WILTON — The Board of Selectmen has come up with four budget scenarios for the FY 2021 budget, ranging from a flat budget to a 10-percent decrease from the current fiscal year.

The proposed budgets, along with explanations for the cuts, are being submitted by First Selectwoman Lynne Vanderslice to the Board of Finance for its review. The finance board meets tonight, May 12, to vote on proposed budgets and a mill rate.

With the Annual Town Meeting canceled this year in order to prevent the spread of the coronavirus, the Board of Selectmen charged the finance board with adopting the town and school budgets. After allowing for time to hear from the public, it will meet again on June 1 to adopt the budgets and set the mill rate.

Before the pandemic hit Connecticut, the selectmen proposed a $33.9-million budget for 2021, an increase of 1.22 percent.
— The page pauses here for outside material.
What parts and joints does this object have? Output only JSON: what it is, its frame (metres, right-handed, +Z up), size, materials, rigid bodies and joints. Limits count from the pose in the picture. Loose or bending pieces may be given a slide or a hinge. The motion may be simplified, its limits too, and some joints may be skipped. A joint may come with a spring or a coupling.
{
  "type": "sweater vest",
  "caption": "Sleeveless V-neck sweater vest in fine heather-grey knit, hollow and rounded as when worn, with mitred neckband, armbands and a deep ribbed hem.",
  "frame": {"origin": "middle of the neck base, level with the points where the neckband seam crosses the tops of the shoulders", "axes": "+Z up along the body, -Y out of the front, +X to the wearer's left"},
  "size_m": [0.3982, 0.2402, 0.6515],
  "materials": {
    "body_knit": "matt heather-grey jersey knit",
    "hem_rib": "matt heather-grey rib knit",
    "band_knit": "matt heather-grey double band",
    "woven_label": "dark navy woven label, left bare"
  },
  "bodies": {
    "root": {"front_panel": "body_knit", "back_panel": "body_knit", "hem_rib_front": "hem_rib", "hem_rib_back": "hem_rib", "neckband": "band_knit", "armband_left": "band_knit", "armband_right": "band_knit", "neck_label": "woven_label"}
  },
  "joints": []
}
The finance board asked both the town and Board of Education to come up with budget proposals that were flat, and decreased by 2, 5, and 10 percent.
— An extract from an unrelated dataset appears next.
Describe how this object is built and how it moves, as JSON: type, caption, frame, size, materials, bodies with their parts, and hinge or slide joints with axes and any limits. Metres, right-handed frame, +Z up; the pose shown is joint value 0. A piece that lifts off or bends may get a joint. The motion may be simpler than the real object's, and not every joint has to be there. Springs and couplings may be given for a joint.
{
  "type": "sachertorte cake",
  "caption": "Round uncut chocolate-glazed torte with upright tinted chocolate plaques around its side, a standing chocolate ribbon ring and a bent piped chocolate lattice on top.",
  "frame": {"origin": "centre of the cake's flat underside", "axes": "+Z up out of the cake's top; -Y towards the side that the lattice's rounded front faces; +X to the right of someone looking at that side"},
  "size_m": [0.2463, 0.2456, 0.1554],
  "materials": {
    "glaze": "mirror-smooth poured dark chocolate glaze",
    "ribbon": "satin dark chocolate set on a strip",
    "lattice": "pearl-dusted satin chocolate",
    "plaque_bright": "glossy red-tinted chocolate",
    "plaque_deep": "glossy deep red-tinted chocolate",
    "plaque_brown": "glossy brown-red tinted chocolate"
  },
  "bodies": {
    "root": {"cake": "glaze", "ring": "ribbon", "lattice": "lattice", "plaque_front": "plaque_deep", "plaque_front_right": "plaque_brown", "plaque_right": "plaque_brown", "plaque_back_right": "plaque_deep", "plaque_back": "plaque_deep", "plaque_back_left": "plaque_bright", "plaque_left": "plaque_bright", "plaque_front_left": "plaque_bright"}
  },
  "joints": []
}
To keep the town budget flat at $33,501,999, more than $400,000 in net reductions were made, including a 20-percent cut of $30,000 to the first selectwoman’s salary, which Vanderslice volunteered.
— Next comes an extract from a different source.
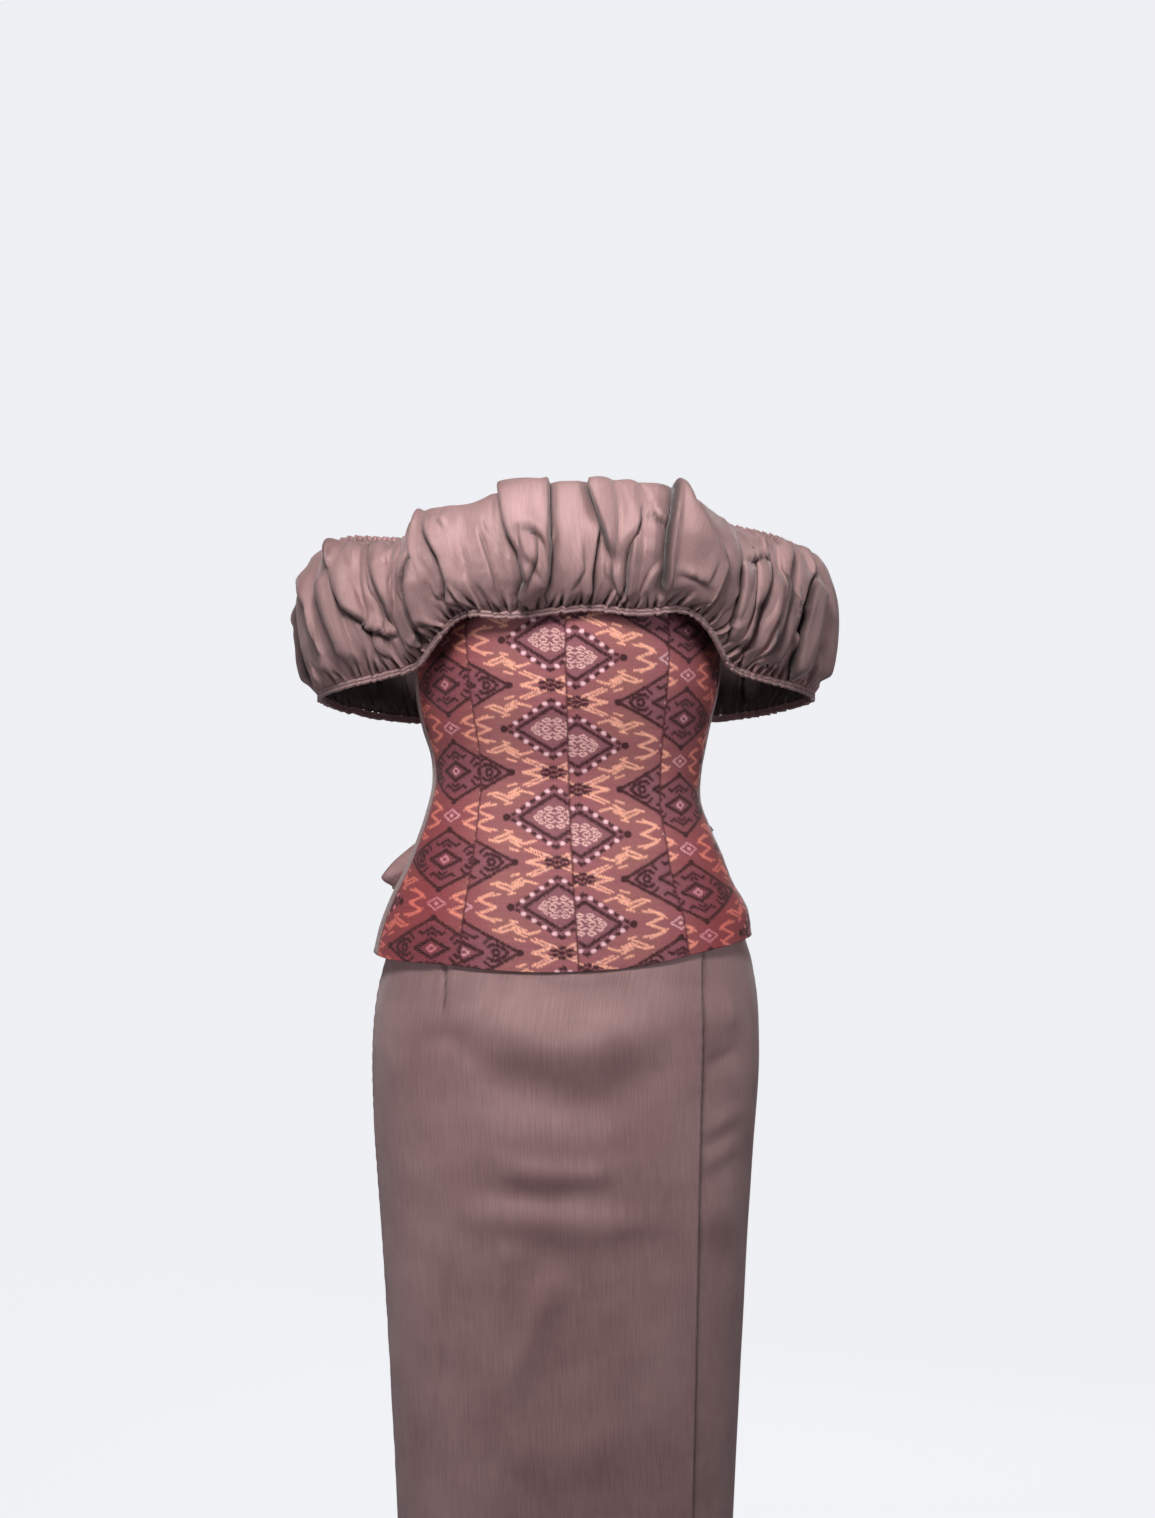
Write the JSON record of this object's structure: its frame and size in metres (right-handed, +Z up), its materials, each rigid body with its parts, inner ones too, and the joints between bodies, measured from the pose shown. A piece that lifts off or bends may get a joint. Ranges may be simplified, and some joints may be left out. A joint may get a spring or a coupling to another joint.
{
  "type": "off-the-shoulder blouse and long wrap-look skirt",
  "caption": "Fitted off-the-shoulder blouse with patterned front panels, a gathered shoulder ruffle and a back bow, over a long straight satin skirt with a wrapped front, worn and hollow.",
  "frame": {"origin": "middle of the waist, where the wearer holds the set", "axes": "+Z up the body, the front faces -Y, and the wearer's left is +X"},
  "size_m": [0.4868, 0.2854, 1.2053],
  "materials": {
    "satin": "mauve satin with a soft sheen",
    "patterned_cloth": "matt woven cloth with an ikat-like pattern of diamonds, dots and zigzags"
  },
  "bodies": {
    "root": {"bodice_back_right": "satin", "bodice_back_left": "satin", "ruffle_front": "satin", "ruffle_right": "satin", "ruffle_left": "satin", "ruffle_back": "satin", "ruffle_top_casing": "satin", "ruffle_hem_binding": "satin", "bow_loop_right": "satin", "bow_loop_left": "satin", "bow_knot": "satin", "skirt_front_overlap": "satin", "skirt_front_underlap": "satin", "skirt_back_right": "satin", "skirt_back_left": "satin", "skirt_waistband": "satin", "bodice_front_right": "patterned_cloth", "bodice_front_left": "patterned_cloth", "bodice_side_front_right": "patterned_cloth", "bodice_side_front_left": "patterned_cloth"}
  },
  "joints": []
}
At a special Board of Selectmen meeting Monday night, Vanderslice said she did not expect the finance board to cut the budget by 10 percent.

“As far as 5 and 10 percent (reductions), the way I am going to present it is in terms of the number of employees that would be reduced. They (finance board) have said it is unlikely there will be a 10-percent cut. Seriously, if they are looking at a 10-percent cut I will give them more details,” she said.

In addition to operating cuts, capital projects such as the police department/town hall building project, and replacement of the stadium track at Wilton High School are being put on hold.

Refurbishment of a ladder truck for the fire department and road paving will go on the November ballot.

The most discussion by the board involved cutting the grants given to Wilton Library and Trackside Teen Center.

Wilton Library, a private, nonprofit institution, is funded through donations for its collection, and receives an annual grant from the town of Wilton to cover most of its operating expenses.

For the flat budget, the grant to Wilton Library would be $2,797,846, $56,300 less than its original request of $2,854,156.

In a 2-percent decreased budget, the grant would be $2,697,105, $314,102 less than the original request.

In a 5-percent decreased budget, it would be $2,197,105, $657,051 less than the original request.

In a 10-percent decreased budget, it would be $1,917,105, $937,051 less than the original request.

A letter from the library board of directors, read at the beginning of the meeting, said cutting the library grant to $2,697,000, as proposed in the 2-percent decreased budget, would have “a significant negative impact on the library services we provide to the community.”

For Trackside Teen Center, the proposed grant in the original budget was $65,334, which was already $32,366 less than the grant request of $98,000.

In the flat budget proposal, the grant was cut by $10,000 to $55,334.

The grant was reduced to zero in the 2- to 10-percent decrease proposals.

Forrest Close, president of the board of directors of Trackside, expressed “dire concern” in an email, “The complete defunding of Trackside could be a lethal blow. Any cuts beyond $10,000 could realistically result in us closing our doors soon.”

The selectmen acknowledged the importance of both the library and Trackside to the Wilton community.

However, facing daunting budget cuts, they said both Wilton Library and Trackside had the ability to raise funds to keep their staff and operations going, where the town did not.

“We need to fund town employees for essential services,” said Selectwoman Deborah McFadden.

“In a pandemic we cannot cut the Health Department ... or the assessor. We have to be careful cutting police ... and the town clerk’s office is busy now,” Vanderslice said.

There would be deeper overall cuts made in a -2-percent budget request, which would be $32,831,959, $670,040 less than the flat budget.

Under that scenario, in addition to the cuts made in the flat budget, vacant town positions would remain unfilled, nonemergency staff hours would be reduced, nonemergency training would be eliminated, the Merwin Meadows swim program would be eliminated, and the transfer station would be closed, with trash services being provided by another town or private haulers.

A 5-percent budget decrease would be $31,826,899, $1,675,100 less than the flat budget.

Under that scenario, “everything just slows down,” Vanderslice said. Town staff would be decreased, fewer roads would get paved and there would be a slowdown in replacing town vehicles, in addition to cuts made in the 2-percent budget decrease.

A 10-percent budget decrease would be $30,151,799, $3,350,200 less than the flat budget.

Additional staff would be eliminated. Infrastructure would lose funds, and services such as the library would no longer be free for residents. “The 10-percent decrease puts us on the edge of the precipice,” said Selectman Joshua Cole.

“We would do business differently. If we got that bad, we may end up with state government running everything and Connecticut would be very different,” Vanderslice said.

Editor’s Note: The story was edited to delete positions that are not on the chopping block.